3.  To attempting reconstruction of immune homeostasis

However, CAR-T also faces significant practical limitations, including long individualized manufacturing cycles, high costs, and strong dependence on specialized healthcare infrastructure, making large-scale deployment in chronic autoimmune diseases challenging.

As a result, the industry has shifted toward a more practical question: how can efficacy be maintained while achieving scalability?

Technological Divergence: Structural Trade-offs Between Efficacy Depth and Accessibility

Following validation that deep B cell depletion via CAR-T can trigger immune reset, industry competition has shifted from efficacy validation to scalability optimization.

Three major technological pathways have emerged, each reflecting different assumptions about the eventual end-state of therapy.

1. Autologous CAR-T: Efficacy-Depth-First Pathway

Autologous CAR-T uses the patient’s own T cells for ex vivo engineering and represents the most potent B cell depletion strategy currently available.

Key characteristics include:

● Achieves the most complete B cell lineage depletion

● Closest approach to functional cure at the mechanistic level

● Demonstrated immune reset potential in Systemic Lupus Erythematosus and Multiple Sclerosis

However, structural constraints remain:

● Complex individualized manufacturing process

● Long production timelines

● High per-patient cost limiting scalability

As a result, this approach is most likely to achieve initial breakthroughs in severe, refractory, and low-prevalence but high-value indications.

2. Allogeneic CAR-T: Scalability-First Pathway

Allogeneic CAR-T utilizes donor-derived T cells as a standardized source, aiming to enable off-the-shelf cell therapy.

Its main advantages include:

● Significantly reduced production cost

● Shorter treatment timelines enabling immediate availability

● Greater scalability for commercial deployment

However, key challenges remain:

● Limited in vivo persistence

● Susceptibility to host immune rejection

● Uncertain durability of therapeutic response

The central industry question is whether a sufficiently deep, short-duration B cell depletion event can still trigger durable immune system reset and long-term remission.

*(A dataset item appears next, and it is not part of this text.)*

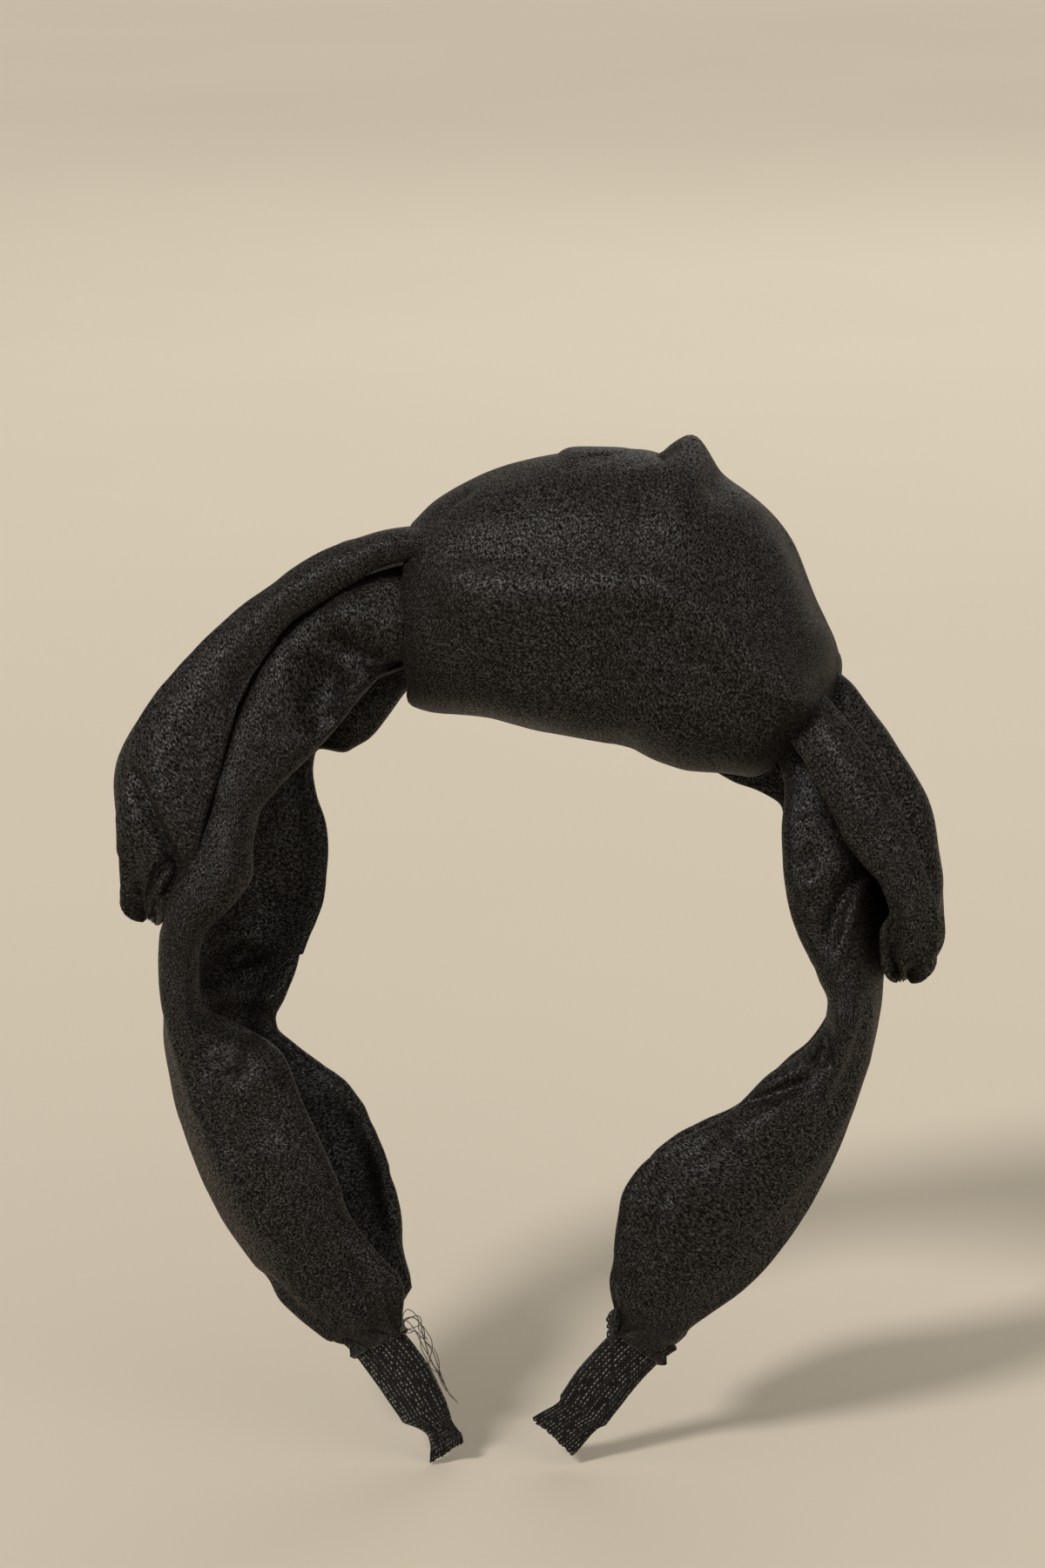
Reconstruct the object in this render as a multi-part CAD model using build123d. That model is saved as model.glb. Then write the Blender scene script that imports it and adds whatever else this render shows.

3. Multispecific Antibodies: Standardized Pharmaceutical Pathway

Non-cell therapies represented by bispecific antibodies are emerging as the closest modality to conventional drug development in B cell depletion strategies.

Representative agents include Blinatumomab and Teclistamab.

Key characteristics:

● Recruit T cells to target B cells through antibody engineering

● No complex cell manufacturing required

● Enables repeat dosing and chronic disease management models

Advantages include:

● Mature manufacturing infrastructure

● High accessibility

● Easier integration into large-scale healthcare systems

Their main limitation lies in relatively lower depletion depth and shorter duration of response, making them more suitable for disease activity control rather than immune system reset.